I’ve visited Brittany since I was quite young. Although I’m not aware of having been to Pont Aven, I have sailed into Concarneau (Commisaire Dupin’s home), and attended a Fez Noz in Douarnenez. So the beautifully evocative descriptions of the Breton sea ports, their sights and smells, take me back 20-25 years.
I’m pretty sure this is a series and I’ll happily read the next one. Maybe, I’ll make a list of new French words next time and look them up all in one go rather than interrupting my flow with a dictionary (unthinkable) or preserving my ignorance.

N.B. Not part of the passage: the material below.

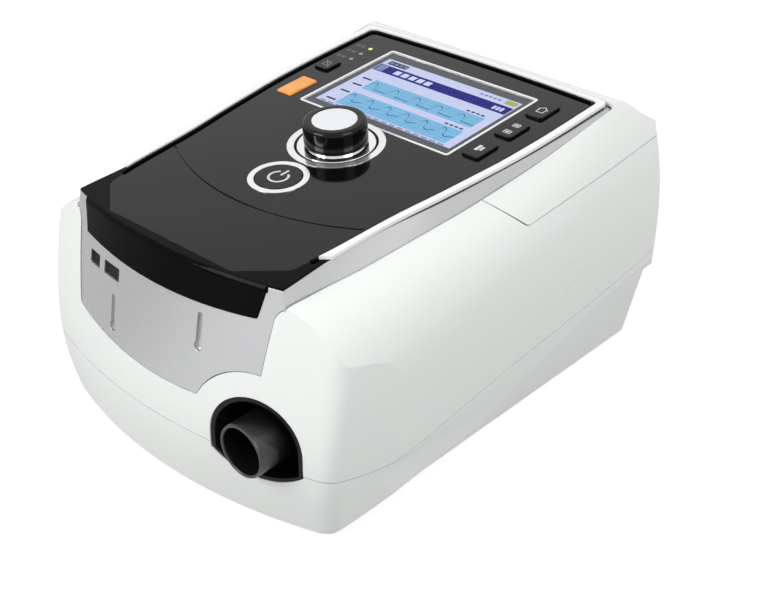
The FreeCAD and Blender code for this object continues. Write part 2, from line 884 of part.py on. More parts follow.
def plate_face(grow, top):
    """Front view of the docking plate: plain sides, a bowed foot and an arch round the outlet."""
    y = -140
    right = D.plate_foot_half + grow
    side, corner = D.plate_side_half + grow, D.plate_corner_half + grow
    low_z, high_z = D.plate_corner_low, D.plate_corner_high
    turn_x, turn_z = side + 0.27 * (corner - side), low_z + 0.6 * (high_z - low_z)
    arch = D.arch_radius - grow
    foot_z = D.plate_mid_z - grow
    arch_left = D.arch_x - math.sqrt(arch ** 2 - (foot_z - D.arch_z) ** 2)
    arch_right = D.arch_z + math.sqrt(arch ** 2 - (right - D.arch_x) ** 2)
    turn = math.radians(120)
    arch_mid = (D.arch_x + arch * math.cos(turn), y, D.arch_z + arch * math.sin(turn))
    left_z = D.plate_left_z - grow
    edges = [
        line_edge((corner, y, top), (-corner, y, top)),
        line_edge((-corner, y, top), (-corner, y, high_z)),
        arc_edge((-corner, y, high_z), (-turn_x, y, turn_z), (-side, y, low_z)),
        line_edge((-side, y, low_z), (-right, y, left_z + 3)),
        arc_edge((-right, y, left_z + 3), (-right + 0.9, y, left_z + 0.9), (-right + 3, y, left_z)),
        arc_edge((-right + 3, y, left_z), (-right / 3, y, foot_z + 0.4), (arch_left, y, foot_z)),
        arc_edge((arch_left, y, foot_z), arch_mid, (right, y, arch_right)),
        line_edge((right, y, arch_right), (side, y, low_z)),
        arc_edge((side, y, low_z), (turn_x, y, turn_z), (corner, y, high_z)),
        line_edge((corner, y, high_z), (corner, y, top)),
    ]
    return Part.Face(Part.Wire(edges))


def plate_prism(grow, top):
    return plate_face(grow, top).extrude(Vector(0, 66, 0))


def cup_prism(grow, back):
    """The outlet recess in front view, an arch on a sagging sill, from the front to its back."""
    y = -140
    r = D.cup_radius + grow
    x, z, foot = D.arch_x, D.arch_z, D.cup_foot_z
    edges = [
        line_edge((x + r, y, foot), (x + r, y, z)),
        arc_edge((x + r, y, z), (x, y, z + r), (x - r, y, z)),
        line_edge((x - r, y, z), (x - r, y, foot)),
        arc_edge((x - r, y, foot), (x, y, foot - D.cup_sag - grow), (x + r, y, foot)),
    ]
    return Part.Face(Part.Wire(edges)).extrude(Vector(0, 140 - back, 0))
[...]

Dying Inside by Damien Boyd
Ah I do love a good detective tale. I’ve been reading the Nick Dixon series for a while and this one was definitely up to standard. Plenty of foolish upper management stumbles, fantastic on the ground policing and Nick doing his usual instinctive hounding of the truth. It was very Inspector Morse, where everyone thinks they’ve found the bad guy halfway through, but you know it can’t be that simple because you’re only halfway through. I didn’t guess the twist at the end, which always makes it that bit more enjoyable for me. Definitely waiting for the next one to come out.
Small boy is 6. He’s just started year 2 having learned to read over the last two years with the marvellous Read Write Inc phonics scheme. It’s brilliant and he’s made huge progress since we began home learning back in March 2020, especially through the spring of 2021.
In December last, he read his RWI and other school books plus a couple from the library. Then, at Christmas, large boy realised he hadn’t got his brother a present and went to fetch some books he’d grown out of… and now small boy gets a proper book review of his own. It was slow going and he needs help with non-phonetic words that he hasn’t learned yet (cancel, circle, automatically, build, though….etc but the list is getting shorter) but he was so proud of himself reading proper “grown up” books. He’s only just back at school so hasn’t brought home a book yet, but I think we’ll just review the chapter books here.
The Aardvark who wasn’t Sure by Jill Tomlinson
Oh we loved this! There’s now only one Jill Tomlinson left for him to read. Each chapter featured the Pim the aardvark meeting a different animal and noticing their differences. Small boy enjoyed finding out more about aardvarks and thought Pim was funny. He was then really disappointed to discover that there was no quiz on his reading scheme for it.
Amazing Animal Journeys by Chris Packham
One night, after reading his aardvark book and after half a chapter of The Magician’s Nephew read by me, small boy declared he wanted to read more and it had to be a story book from his shelf that’s full of picture books he’s mostly grown out of. There were some challenging words but he did a brilliant job.
Dinosaur Cove: Charge of the Three-horned Monster by Rex Stone
With this one we officially entered the silent reading for pleasure phase with small boy. Not at every opportunity but he raced through this book (maybe thanks to the subject matter) in about 4 days and seemed to really enjoy it. Only when we came to the quiz did we discover that it was rather above his recommended book level. He got 10/10 on his quiz though. Straight onto another one in the series.
How about you?
That’s our October reading, fueled by half term in an AirBnB where we kept screens to a minimum. What have you enjoyed lately?